Problem to solve:
What lies from the line containing "for base, out" through the line containing "record = json.load(file)"? Print exactly those lines, with both ends, and no others.

Source records:
=====

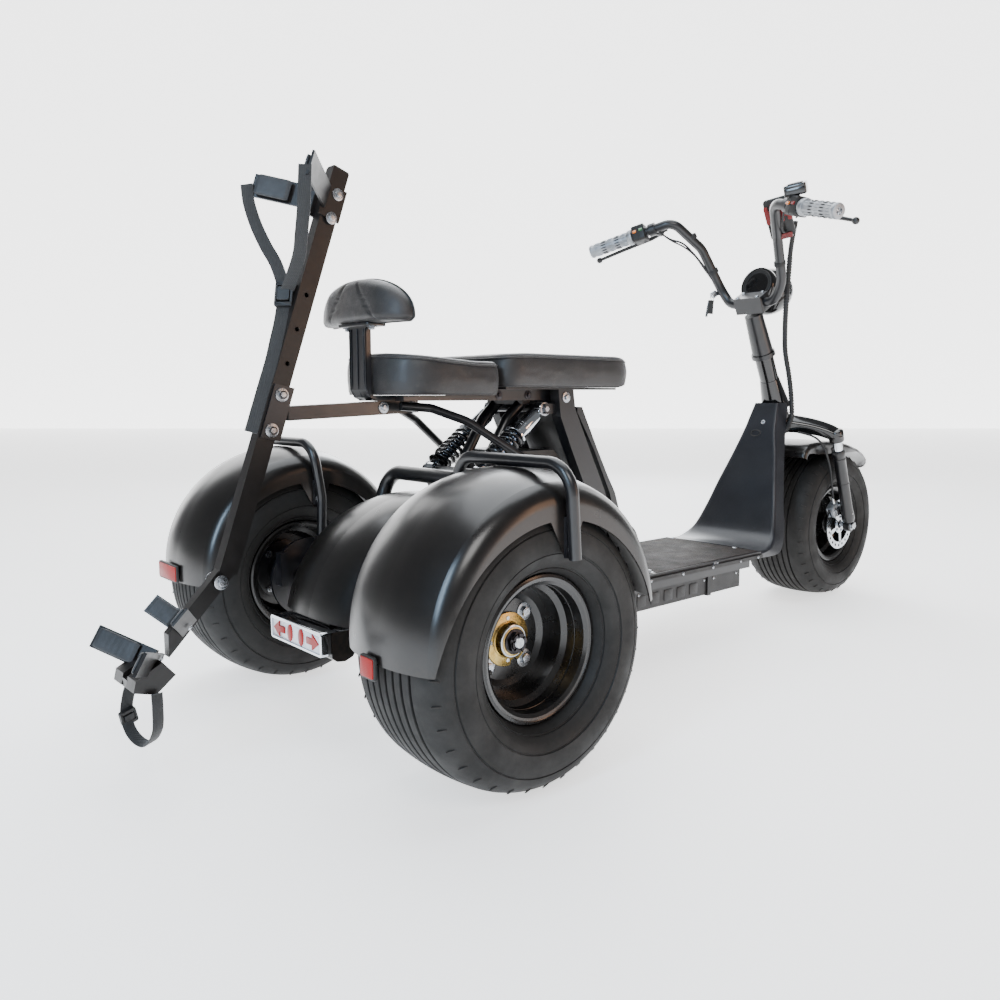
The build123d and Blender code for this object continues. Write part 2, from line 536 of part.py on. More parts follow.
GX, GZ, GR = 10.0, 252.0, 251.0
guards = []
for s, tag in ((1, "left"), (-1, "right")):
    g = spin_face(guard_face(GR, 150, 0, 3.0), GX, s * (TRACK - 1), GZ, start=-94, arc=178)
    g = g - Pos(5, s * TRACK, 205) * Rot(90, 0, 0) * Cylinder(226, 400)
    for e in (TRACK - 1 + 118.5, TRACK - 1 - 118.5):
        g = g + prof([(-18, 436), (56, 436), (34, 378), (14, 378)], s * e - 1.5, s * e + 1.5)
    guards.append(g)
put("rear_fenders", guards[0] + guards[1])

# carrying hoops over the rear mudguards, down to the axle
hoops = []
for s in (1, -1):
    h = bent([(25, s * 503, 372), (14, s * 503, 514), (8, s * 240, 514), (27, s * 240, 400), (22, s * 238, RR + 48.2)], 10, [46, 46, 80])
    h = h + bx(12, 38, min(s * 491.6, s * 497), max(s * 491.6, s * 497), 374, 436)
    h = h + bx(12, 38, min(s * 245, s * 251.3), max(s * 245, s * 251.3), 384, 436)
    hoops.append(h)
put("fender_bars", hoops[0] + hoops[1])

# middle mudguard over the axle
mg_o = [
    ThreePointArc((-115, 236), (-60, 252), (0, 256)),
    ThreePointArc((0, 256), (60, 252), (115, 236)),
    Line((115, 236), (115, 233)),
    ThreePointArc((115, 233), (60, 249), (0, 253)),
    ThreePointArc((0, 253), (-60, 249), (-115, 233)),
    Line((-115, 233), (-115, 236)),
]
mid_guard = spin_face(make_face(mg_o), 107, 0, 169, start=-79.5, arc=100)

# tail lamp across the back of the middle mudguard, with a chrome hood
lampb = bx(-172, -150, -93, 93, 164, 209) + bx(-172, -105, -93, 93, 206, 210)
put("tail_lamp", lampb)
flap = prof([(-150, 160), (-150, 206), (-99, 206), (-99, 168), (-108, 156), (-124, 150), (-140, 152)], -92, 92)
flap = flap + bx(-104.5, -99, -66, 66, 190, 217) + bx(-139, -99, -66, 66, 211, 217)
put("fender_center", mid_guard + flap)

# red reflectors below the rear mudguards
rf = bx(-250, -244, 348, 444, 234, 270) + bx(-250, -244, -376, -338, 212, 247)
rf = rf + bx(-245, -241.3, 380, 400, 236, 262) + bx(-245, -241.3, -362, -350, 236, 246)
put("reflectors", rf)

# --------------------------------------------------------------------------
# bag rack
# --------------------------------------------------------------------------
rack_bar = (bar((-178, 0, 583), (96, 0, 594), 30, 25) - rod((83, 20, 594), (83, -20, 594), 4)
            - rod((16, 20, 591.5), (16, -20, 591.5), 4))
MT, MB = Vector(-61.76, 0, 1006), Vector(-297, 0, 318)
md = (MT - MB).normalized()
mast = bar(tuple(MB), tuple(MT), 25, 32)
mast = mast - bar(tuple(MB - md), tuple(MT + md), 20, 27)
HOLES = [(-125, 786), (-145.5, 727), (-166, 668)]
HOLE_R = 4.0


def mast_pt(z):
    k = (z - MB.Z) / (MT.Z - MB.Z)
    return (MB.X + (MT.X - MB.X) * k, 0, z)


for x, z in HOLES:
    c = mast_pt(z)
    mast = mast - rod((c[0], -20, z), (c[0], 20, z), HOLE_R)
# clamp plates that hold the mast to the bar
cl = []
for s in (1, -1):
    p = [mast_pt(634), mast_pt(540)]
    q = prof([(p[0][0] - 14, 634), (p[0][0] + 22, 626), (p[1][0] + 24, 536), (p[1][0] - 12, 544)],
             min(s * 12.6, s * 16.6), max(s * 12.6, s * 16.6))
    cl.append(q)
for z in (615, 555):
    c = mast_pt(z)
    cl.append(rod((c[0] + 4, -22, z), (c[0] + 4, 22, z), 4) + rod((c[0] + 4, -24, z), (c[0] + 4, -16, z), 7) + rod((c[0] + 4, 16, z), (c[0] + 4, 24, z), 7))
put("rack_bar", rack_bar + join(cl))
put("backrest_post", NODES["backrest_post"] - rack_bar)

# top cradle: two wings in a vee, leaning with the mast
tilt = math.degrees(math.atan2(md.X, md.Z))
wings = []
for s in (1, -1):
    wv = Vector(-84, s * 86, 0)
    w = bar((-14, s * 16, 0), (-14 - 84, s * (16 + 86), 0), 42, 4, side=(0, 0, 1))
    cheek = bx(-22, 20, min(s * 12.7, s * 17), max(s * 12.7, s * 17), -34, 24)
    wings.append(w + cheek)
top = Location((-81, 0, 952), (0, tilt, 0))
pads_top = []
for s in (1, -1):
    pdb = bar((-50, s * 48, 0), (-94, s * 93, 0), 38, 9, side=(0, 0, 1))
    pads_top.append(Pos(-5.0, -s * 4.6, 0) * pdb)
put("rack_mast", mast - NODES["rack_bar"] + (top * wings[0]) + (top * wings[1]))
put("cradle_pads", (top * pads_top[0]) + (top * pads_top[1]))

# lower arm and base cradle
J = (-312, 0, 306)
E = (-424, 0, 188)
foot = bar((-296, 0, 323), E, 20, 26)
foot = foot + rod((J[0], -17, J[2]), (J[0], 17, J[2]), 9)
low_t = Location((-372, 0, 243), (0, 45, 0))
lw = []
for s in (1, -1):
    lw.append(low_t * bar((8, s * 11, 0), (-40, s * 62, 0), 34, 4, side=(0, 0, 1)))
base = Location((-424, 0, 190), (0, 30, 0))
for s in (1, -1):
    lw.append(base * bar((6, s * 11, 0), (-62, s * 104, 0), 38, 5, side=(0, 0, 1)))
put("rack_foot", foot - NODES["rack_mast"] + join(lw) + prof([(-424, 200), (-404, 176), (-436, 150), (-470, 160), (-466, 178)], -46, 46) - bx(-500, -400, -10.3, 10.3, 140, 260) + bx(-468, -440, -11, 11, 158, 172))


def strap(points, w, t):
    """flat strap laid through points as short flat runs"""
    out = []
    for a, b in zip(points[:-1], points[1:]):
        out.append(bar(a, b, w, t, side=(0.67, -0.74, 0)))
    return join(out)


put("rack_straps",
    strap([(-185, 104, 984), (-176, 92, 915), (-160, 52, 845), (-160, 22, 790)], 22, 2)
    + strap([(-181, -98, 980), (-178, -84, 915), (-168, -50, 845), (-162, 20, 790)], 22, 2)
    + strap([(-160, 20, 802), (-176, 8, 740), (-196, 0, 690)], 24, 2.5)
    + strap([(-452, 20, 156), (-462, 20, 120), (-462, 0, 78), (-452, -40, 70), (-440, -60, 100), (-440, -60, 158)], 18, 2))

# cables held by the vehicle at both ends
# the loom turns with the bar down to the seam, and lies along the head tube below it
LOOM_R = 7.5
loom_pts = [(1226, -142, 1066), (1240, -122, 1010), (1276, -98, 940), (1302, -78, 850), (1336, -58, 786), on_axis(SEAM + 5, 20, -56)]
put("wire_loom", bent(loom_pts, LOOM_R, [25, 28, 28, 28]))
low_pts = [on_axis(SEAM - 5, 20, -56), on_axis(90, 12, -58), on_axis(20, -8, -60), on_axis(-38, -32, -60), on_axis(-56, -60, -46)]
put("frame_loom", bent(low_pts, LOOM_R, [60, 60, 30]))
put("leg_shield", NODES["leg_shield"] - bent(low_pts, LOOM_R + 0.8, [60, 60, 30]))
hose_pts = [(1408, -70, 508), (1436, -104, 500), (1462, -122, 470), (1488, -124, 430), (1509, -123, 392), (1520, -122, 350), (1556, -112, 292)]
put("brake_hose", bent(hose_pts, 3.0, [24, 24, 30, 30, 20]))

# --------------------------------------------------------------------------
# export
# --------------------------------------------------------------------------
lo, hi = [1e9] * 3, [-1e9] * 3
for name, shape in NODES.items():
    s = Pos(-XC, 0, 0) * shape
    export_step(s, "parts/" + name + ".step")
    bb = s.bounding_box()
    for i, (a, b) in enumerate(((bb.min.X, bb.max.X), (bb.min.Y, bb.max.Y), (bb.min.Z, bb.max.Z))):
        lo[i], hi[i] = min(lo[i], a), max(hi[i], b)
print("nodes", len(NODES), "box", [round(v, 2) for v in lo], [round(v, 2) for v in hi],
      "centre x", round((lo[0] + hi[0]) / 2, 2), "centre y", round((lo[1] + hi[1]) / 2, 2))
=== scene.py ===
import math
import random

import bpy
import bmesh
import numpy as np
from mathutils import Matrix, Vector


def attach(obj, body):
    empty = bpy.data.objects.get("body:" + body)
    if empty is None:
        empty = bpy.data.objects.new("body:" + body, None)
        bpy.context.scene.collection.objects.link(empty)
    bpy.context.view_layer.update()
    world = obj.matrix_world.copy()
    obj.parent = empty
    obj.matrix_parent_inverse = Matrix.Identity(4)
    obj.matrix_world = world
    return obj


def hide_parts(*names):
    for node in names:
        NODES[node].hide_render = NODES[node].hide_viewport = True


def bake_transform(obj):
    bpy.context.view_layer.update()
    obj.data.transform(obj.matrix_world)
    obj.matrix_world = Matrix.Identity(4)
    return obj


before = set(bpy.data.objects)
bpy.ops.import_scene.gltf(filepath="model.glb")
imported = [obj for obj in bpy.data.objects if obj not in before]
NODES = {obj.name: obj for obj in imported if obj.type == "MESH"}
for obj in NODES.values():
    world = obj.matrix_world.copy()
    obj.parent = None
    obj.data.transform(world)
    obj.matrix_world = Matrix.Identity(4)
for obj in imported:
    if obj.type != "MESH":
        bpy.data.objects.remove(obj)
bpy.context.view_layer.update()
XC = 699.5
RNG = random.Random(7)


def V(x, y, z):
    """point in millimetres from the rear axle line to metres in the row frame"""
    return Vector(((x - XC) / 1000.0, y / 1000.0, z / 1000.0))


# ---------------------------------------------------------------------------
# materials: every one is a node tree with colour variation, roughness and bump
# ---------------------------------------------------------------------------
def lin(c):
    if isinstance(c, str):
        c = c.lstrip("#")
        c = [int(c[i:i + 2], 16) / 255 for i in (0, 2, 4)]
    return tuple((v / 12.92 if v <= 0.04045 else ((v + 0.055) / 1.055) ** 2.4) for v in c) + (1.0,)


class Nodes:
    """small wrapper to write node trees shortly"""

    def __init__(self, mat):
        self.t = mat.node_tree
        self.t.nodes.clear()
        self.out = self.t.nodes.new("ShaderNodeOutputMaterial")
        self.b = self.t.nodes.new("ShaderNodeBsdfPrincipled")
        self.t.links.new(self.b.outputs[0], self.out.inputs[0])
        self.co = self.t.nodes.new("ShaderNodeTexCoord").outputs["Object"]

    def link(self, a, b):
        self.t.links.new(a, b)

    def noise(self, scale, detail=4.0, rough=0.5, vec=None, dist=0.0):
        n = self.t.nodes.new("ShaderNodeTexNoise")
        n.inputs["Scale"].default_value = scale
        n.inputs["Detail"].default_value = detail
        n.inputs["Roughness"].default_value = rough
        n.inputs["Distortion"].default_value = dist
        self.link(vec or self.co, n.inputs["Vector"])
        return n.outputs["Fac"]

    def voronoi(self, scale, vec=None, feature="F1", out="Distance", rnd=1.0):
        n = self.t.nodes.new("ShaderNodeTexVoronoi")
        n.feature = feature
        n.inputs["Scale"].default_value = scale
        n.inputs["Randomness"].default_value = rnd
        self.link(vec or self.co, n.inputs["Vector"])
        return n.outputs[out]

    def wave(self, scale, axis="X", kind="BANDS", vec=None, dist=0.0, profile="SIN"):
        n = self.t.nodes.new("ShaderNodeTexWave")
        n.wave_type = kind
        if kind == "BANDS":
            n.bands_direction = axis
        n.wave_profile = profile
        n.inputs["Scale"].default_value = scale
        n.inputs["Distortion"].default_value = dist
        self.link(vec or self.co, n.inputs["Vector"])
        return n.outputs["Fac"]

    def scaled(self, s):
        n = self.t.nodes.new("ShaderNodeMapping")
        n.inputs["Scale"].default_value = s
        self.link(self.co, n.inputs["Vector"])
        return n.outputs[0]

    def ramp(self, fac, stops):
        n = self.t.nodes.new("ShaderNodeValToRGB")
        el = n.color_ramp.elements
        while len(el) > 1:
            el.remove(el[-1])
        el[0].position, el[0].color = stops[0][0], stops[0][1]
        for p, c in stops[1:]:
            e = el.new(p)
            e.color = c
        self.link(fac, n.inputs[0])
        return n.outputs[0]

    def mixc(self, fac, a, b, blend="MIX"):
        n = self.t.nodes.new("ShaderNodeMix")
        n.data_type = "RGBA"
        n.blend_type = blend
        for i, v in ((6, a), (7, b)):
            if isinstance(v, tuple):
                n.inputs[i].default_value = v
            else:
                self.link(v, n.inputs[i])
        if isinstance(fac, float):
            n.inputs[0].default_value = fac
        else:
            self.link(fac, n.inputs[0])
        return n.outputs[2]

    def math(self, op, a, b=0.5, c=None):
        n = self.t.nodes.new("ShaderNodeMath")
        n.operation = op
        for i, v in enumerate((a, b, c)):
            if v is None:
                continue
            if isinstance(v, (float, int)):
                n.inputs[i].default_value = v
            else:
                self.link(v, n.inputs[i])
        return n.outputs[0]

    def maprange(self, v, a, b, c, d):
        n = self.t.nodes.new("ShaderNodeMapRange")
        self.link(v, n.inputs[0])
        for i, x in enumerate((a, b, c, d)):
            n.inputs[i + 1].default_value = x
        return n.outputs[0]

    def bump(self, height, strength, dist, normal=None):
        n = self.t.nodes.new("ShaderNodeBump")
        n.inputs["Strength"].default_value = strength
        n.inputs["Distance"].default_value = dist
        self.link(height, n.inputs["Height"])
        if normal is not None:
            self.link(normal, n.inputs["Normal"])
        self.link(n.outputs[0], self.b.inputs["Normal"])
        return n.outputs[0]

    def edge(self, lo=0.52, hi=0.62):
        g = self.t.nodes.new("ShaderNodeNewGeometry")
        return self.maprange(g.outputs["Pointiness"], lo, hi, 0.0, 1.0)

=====

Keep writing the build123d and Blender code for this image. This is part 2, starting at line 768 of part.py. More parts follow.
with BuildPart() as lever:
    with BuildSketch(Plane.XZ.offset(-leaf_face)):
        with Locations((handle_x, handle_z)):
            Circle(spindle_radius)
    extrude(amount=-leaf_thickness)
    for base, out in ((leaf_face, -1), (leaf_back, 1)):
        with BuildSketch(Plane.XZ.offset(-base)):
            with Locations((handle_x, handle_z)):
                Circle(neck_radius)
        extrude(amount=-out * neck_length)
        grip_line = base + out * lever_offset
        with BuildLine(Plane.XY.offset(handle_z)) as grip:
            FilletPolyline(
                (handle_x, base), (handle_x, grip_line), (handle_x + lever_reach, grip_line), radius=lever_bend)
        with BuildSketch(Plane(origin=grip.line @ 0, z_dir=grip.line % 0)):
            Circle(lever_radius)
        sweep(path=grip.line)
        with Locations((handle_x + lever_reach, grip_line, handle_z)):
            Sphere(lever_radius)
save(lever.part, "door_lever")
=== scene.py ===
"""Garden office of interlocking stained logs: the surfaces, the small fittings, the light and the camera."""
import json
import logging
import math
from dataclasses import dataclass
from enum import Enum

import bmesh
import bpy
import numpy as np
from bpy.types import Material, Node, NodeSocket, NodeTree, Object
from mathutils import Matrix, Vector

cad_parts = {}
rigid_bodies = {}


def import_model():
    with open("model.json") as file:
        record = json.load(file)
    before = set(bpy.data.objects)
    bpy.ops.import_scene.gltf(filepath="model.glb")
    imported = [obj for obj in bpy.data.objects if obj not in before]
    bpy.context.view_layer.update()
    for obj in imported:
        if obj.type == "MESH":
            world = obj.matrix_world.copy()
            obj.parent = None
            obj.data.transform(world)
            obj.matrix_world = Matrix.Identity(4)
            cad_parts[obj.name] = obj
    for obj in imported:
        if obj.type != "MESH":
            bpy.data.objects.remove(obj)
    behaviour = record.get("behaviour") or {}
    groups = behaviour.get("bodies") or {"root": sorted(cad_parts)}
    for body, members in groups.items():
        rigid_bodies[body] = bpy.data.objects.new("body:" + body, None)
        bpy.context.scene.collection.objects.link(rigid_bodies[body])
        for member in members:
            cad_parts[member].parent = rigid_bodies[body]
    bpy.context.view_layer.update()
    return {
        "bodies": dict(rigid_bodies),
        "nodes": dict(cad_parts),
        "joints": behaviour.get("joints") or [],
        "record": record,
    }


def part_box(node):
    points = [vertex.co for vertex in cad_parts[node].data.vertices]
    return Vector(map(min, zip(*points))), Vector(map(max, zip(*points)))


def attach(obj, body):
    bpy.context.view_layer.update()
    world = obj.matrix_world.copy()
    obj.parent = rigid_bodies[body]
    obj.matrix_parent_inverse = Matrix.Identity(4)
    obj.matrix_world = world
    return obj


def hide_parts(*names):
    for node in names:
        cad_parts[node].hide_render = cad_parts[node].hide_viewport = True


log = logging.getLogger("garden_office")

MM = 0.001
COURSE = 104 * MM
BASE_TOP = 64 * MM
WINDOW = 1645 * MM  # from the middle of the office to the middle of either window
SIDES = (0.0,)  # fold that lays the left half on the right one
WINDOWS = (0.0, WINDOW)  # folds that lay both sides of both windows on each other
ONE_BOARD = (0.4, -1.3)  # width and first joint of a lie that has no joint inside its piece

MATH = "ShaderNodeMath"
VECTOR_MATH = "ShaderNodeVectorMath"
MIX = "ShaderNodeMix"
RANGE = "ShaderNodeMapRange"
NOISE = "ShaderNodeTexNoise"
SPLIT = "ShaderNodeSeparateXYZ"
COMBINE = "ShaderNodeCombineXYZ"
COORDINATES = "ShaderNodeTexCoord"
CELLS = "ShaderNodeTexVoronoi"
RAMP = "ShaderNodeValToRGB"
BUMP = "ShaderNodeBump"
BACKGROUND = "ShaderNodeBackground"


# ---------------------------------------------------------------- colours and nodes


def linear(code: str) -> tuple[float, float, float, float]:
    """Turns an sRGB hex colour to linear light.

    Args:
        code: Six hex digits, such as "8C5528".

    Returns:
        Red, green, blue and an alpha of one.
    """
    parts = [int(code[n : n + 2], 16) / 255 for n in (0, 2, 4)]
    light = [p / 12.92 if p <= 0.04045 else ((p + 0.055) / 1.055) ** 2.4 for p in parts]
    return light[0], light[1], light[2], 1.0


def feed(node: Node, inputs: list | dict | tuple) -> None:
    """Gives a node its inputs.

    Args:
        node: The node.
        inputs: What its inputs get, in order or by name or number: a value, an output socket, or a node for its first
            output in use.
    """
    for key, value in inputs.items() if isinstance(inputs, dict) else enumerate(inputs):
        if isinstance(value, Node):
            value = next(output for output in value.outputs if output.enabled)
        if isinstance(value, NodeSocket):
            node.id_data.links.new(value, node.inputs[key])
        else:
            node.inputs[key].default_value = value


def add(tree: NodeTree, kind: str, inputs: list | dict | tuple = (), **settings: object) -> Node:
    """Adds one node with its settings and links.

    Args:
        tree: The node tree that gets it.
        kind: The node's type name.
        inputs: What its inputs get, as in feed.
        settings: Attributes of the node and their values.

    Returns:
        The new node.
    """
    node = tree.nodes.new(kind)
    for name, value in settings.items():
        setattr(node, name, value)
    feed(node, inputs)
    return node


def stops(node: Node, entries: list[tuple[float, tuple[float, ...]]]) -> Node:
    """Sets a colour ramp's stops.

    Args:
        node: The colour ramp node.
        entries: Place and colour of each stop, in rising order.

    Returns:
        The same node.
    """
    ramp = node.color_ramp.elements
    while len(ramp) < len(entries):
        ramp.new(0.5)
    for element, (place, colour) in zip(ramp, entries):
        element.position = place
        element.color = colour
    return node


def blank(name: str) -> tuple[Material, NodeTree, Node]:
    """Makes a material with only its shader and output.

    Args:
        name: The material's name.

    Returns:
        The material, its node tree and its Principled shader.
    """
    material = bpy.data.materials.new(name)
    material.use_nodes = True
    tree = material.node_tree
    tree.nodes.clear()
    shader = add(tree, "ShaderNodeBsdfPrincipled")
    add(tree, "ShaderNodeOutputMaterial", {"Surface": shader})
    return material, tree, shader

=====

Task output:
    for base, out in ((leaf_face, -1), (leaf_back, 1)):
        with BuildSketch(Plane.XZ.offset(-base)):
            with Locations((handle_x, handle_z)):
                Circle(neck_radius)
        extrude(amount=-out * neck_length)
        grip_line = base + out * lever_offset
        with BuildLine(Plane.XY.offset(handle_z)) as grip:
            FilletPolyline(
                (handle_x, base), (handle_x, grip_line), (handle_x + lever_reach, grip_line), radius=lever_bend)
        with BuildSketch(Plane(origin=grip.line @ 0, z_dir=grip.line % 0)):
            Circle(lever_radius)
        sweep(path=grip.line)
        with Locations((handle_x + lever_reach, grip_line, handle_z)):
            Sphere(lever_radius)
save(lever.part, "door_lever")
=== scene.py ===
"""Garden office of interlocking stained logs: the surfaces, the small fittings, the light and the camera."""
import json
import logging
import math
from dataclasses import dataclass
from enum import Enum

import bmesh
import bpy
import numpy as np
from bpy.types import Material, Node, NodeSocket, NodeTree, Object
from mathutils import Matrix, Vector

cad_parts = {}
rigid_bodies = {}


def import_model():
    with open("model.json") as file:
        record = json.load(file)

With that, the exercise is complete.